Происходил из семьи учителей. Мать — Мария из Тарасевичей, отец Николай. В четыре года остался без родителей[1]. До 16 лет воспитывался в семье педагогов Фунтов[2]. Окончил Слонимскую среднюю школу, в 1906 году — учительскую семинарию. После её окончания работал учителем, затем инспектором народного образования. Служил в составе российской императорской армии в Белостоке, где встретился с верующими евангельско-баптистского вероисповедания, стал посещать их молитвенные собрания. В ночь с 31 декабря 1911 на 1 января 1912 года в Белостоке на реке Супрасль принял водное крещение по баптистскому обряду. Водное крещение провёл пресвитер Белостокской церкви Роман Хомяк.

В 1912 (или начале 1913 года) начал проповедовать, за что был арестован в Лыскове (Пружанский район) и доставлен в тюрьму в Брест. В 1913 году стал студентом первых библейских курсов евангельских христиан в Санкт-Петербурге, которые вёл И. С. Проханов. В 1915 году поступил учиться в духовную семинарию. После 1916 или 1917 года занялся пастырской работой в Гродно. В конце 1918 года был назначен литовским правительством комиссаром крейза Крынки — Луна[3]. Участвовал в Гродненском белорусском крестьянском съезде 15—16 декабря 1918 года, на котором был избран в Гродненскую уездную раду и оргкомитет по созыву Краевого белорусского съезда. Приезжал в Гродно из Крынок 30 декабря 1918 и 16 января 1919 года.

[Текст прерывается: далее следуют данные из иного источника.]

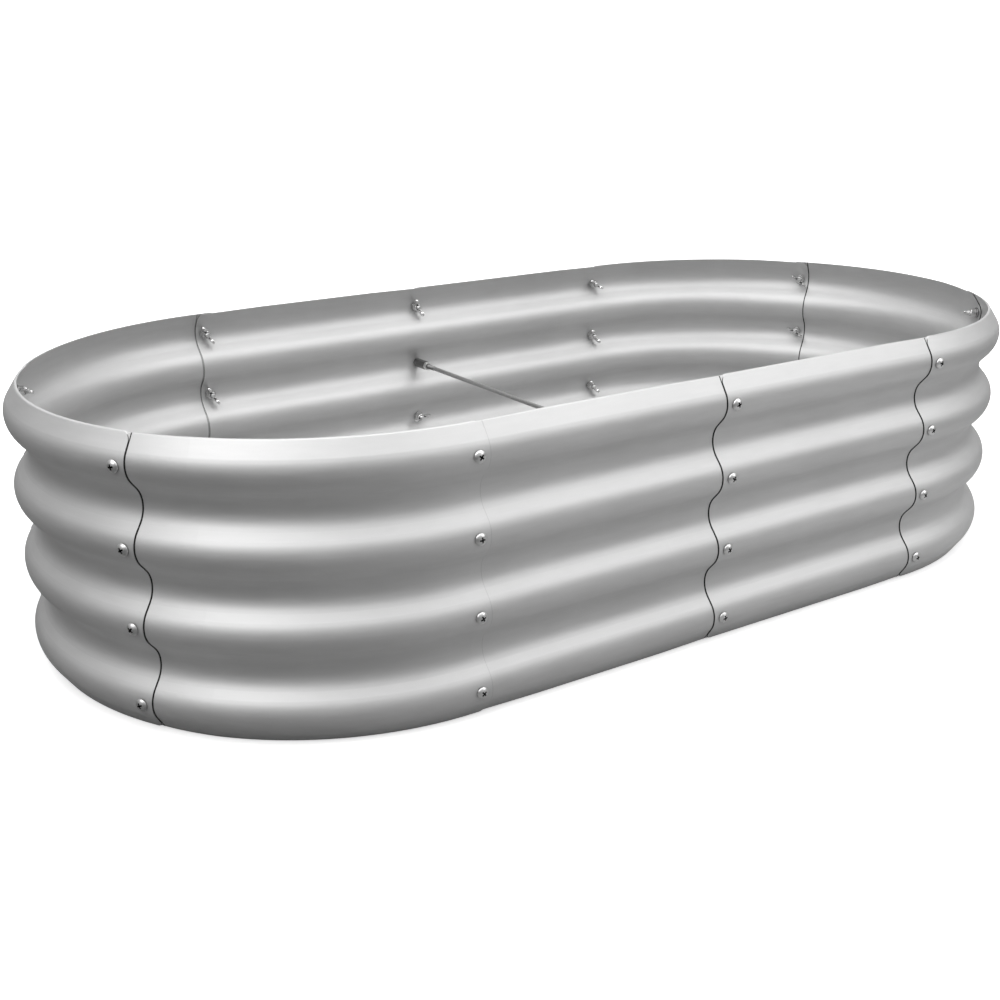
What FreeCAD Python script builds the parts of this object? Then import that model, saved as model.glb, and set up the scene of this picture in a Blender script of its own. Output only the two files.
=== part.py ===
import FreeCAD
import Part

import math
import os

# Oval raised garden bed: ten corrugated sheet-steel panels lapped and bolted
# into one open ring, with a cross brace between the two long sides.
# Millimetres. Origin on the ground at the centre of the ring, +X along the
# bed, -Y to the front, +Z up.

# ---- plan of the ring ------------------------------------------------------
half_straight = 300.0        # middle of a long side to where the end starts to turn
end_radius = 311.5           # outermost crest of the half-round ends
panels_per_end = 3           # curved panels that make up each half-round end
panels_per_side = 2          # straight panels that make up each long side

# ---- corrugated section ----------------------------------------------------
sheet = 0.8                  # thickness of the coated steel sheet
pitch = 76.0                 # crest to crest
depth = 18.0                 # crest to valley
flank_angle = 42.0           # slope of the flanks from the vertical, degrees
bumps = 4                    # crests in the height of a panel
rim_angle = 34.0             # slope of the last flank, up to the rim or down to the foot
rim_flank = 16.8             # straight length of that flank
rim_bend = 1.8               # outer radius of the turned-in edge
rim_lip = 1.4                # flat lip at the end of the turned-in edge

# ---- laps between the panels -----------------------------------------------
lap_edge = 11.5              # bolt line to the cut end of a panel
lap_gap = 0.05               # air left between the two sheets of a lap
lap_margin = 1.0             # how far the set-in end reaches past the outer panel
spring_length = 60.0         # length over which a set-in end springs back out
corner_radius = 10.0         # rounded corners of every panel
corner_nip = 0.3             # the rounding runs out this far past the straight edges
bolt_hole = 7.0              # holes through the crests of a lap

# ---- pan-head screws -------------------------------------------------------
thread = 6.0                 # thread of every screw, nut and rod end
thread_fit = 0.02            # air round a thread in its nut
screw_length = 15.0          # under the head to the tip
screw_chamfer = 0.8          # bevel at the tip
head_diameter = 12.0
head_height = 4.0
head_edge = 1.3              # upright edge of the head below its dome

# ---- washers and wing nuts -------------------------------------------------
washer_diameter = 13.0
washer_hole = 6.6
washer_thickness = 1.5
seat_gap = 0.02              # air under a washer or nut that spans the hollow
hub_base = 11.6              # wing nut hub where it meets the washer
hub_top = 9.4
hub_height = 7.0
wing_span = 27.0             # tip to tip
wing_height = 14.0           # washer face to the top of the wings
wing_tip = 3.8               # radius of the rounded wing ends
wing_thickness = 2.3
wing_root = 1.0              # height at which the wings leave the hub
wing_turn = 37.0             # usual lean of the wings from the vertical, degrees
wing_turn_spread = 13.0      # nuts stop up to this far either side of that
wing_turn_step = 67.0        # how the stops vary from one nut to the next

# ---- cross brace -----------------------------------------------------------
brace_crest = 2              # crest that carries the brace, counted from the ground
rod_diameter = 5.2           # shank of the brace rod
rod_thread_length = 32.0     # threaded length at each end of the rod
coupling_across = 10.0       # hexagon of the coupling nut, flat to flat
coupling_length = 26.0
jam_nut_across = 10.0
jam_nut_thickness = 5.0
rod_clearance = 2.0          # screw tip to rod end inside the coupling nut

# ---- what follows from the sizes above -------------------------------------
flank = math.radians(flank_angle)
last_flank = math.radians(rim_angle)
crest_bend = ((pitch / 2 * math.tan(flank) - depth) * math.cos(flank)
              / (2 * (1 - math.cos(flank))))
rim_rise = (crest_bend * math.sin(last_flank) + rim_flank * math.cos(last_flank)
            + rim_bend * (1 - math.sin(last_flank)))
rim_bend_reach = (crest_bend * (1 - math.cos(last_flank))
                  + rim_flank * math.sin(last_flank) + rim_bend * math.cos(last_flank))
rim_reach = rim_bend_reach + rim_lip
bed_height = 2 * rim_rise + (bumps - 1) * pitch
crest_heights = [rim_rise + row * pitch for row in range(bumps)]
set_in = sheet + lap_gap
half_turn = math.pi * end_radius
ring_length = 4 * half_straight + 2 * half_turn
hollow_depth = sheet + set_in
hollow_radius = crest_bend - hollow_depth
UP = FreeCAD.Vector(0, 0, 1)

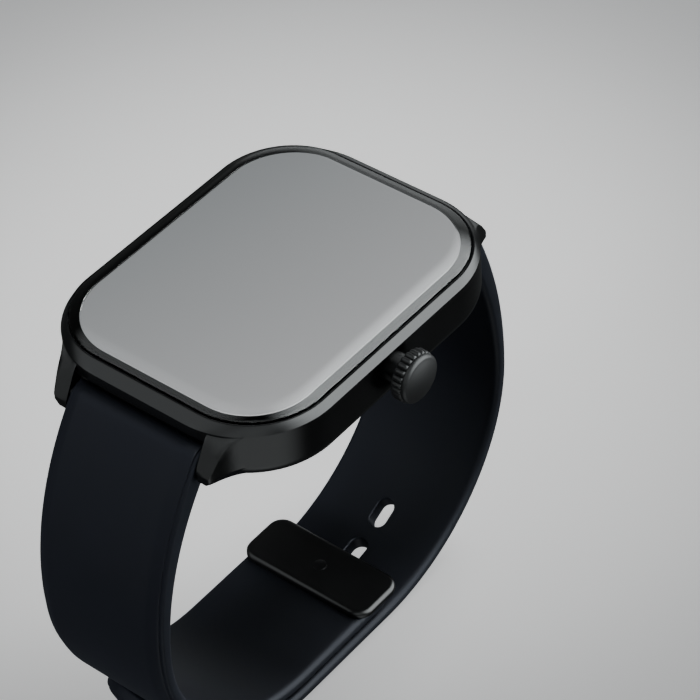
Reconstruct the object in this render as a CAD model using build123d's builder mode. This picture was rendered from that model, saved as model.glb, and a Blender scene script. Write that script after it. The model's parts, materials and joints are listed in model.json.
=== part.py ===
"""Square smartwatch on a silicone strap, closed as it stands on a table.

Units are millimetres. The origin is the centre of the flat sensor window on the
watch's back. +Z leaves through the display, +X through the crown and +Y through
the end of the case that carries the long strap.
"""

import os
from math import cos, radians, sin

from build123d import *

# Case
case_width = 38.2
case_length = 48.4
case_corner = 12.0
case_bottom = 1.4
lip_height = 8.4
rim_top = 9.4
rim_width = 36.8
rim_length = 45.6
rim_corner = 10.2
edge_radius = 2.2
ledge_height = 8.7
cavity_width = 34.2
cavity_length = 42.0
cavity_corner = 8.6
cavity_floor = 3.0

# Glass and display
opening_width = 36.4
opening_length = 45.2
opening_corner = 10.0
glass_gap = 0.2
glass_top = 10.9
glass_slope_width = 2.0
glass_slope_depth = 1.2
glass_round = 4.0
gasket_thickness = 0.2
display_width = 32.2
display_length = 41.6
display_corner = 8.2
display_thickness = 0.8
bracket_thickness = 0.5
bracket_window = (14.0, 4.0)
bracket_window_y = 16.0
bracket_hole_spacing = (22.0, 16.0)
bracket_hole_radius = 1.5
flex_y = 17.2
flex_half_width = 5.0
flex_thickness = 0.2

# Back cover and its openings
back_width = 30.4
back_length = 40.0
back_corner = 5.5
back_thickness = 1.0
back_gap = 0.1
back_ledge_width = 24.4
back_ledge_length = 34.0
back_ledge_corner = 3.0
back_seal = 0.2
screw_x = 13.7
screw_y = 13.0
screw_radius = 0.5
screw_head_radius = 0.9
screw_head_height = 0.5
screw_length = 1.5
sensor_radius = 9.0
sensor_seat_radius = 8.2
sensor_thickness = 1.5
bump_radius = 12.0
bump_height = 0.9
contact_x = 4.0
contact_y = -14.4
contact_radius = 1.2
magnet_x = 9.0
magnet_radius = 2.0
magnet_thickness = 1.0

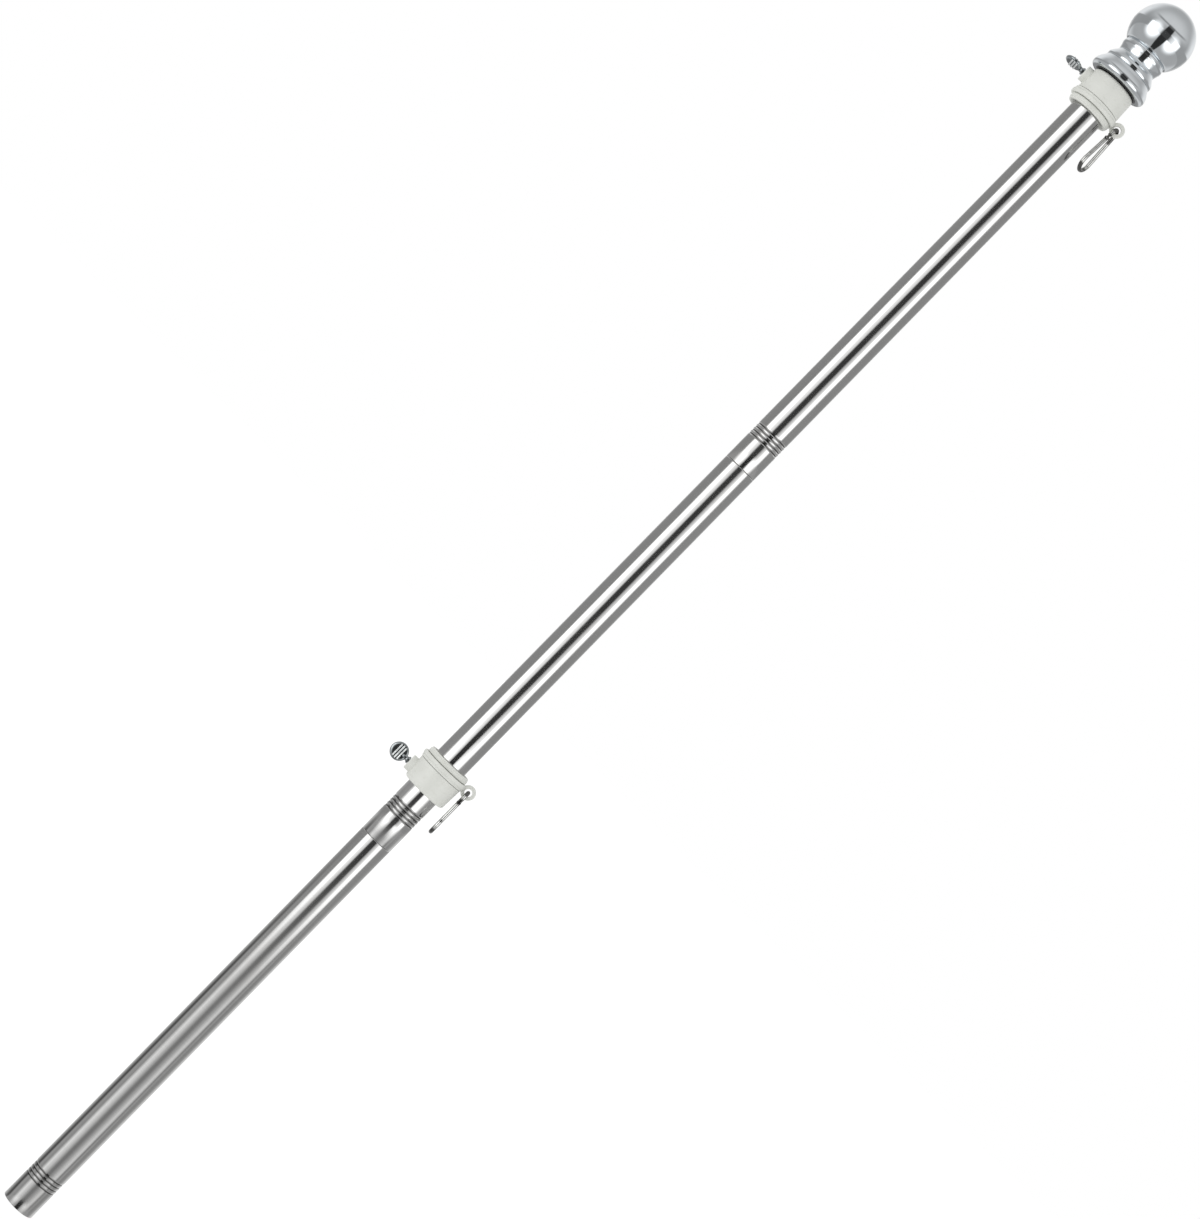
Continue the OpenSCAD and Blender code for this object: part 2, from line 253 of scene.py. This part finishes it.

Состоял членом Комитета национального возрождения Белоруссии, клуба «Белорусская хатка». Был арестован польскими властями 13 февраля 1919 года за выступления от имени литовского государства, вскоре выпущен и вновь арестован в апреле 1919 года. Являлся одним из инициаторов создания Общества белорусской молодёжи в мае 1919 года, являлся казначеем организации и актёром её драматической секции. 26 марта вместе с П. Алексюком участвовал в белорусско-польских переговорах в Гродно. С июля 1919 года был председателем Гродненской центральной белорусской учительской рады, с июня 1920 года — Гродненской белорусской школьной рады. Входил в состав президиума Центральной белорусской школьной рады в Минске. Возглавлял белорусский детский приют. Осенью 1919 года окончил белорусские учительские курсы в Вильнюсе, тогда же сменил П. Алексюка в составе Гродненской городской рады. В середине ноября 1919 года направил в Вильнюс протест от имени гродненских белорусских организаций против литовских посягательств на Городненщину.

20 ноября 1919 года А. Луцкевич передал при встрече Юзефу Пилсудскому собранные Декуть-Малеем материалы о препятствиях, чинимых польскими властями в открытии белорусских школ на Гродненщине. 29 ноября 1919 года получил от Луцкевича для белорусских организаций Гродненщины 25 тысяч марок. Тогда же, возможно, переболел тифом и был арестован в третий раз.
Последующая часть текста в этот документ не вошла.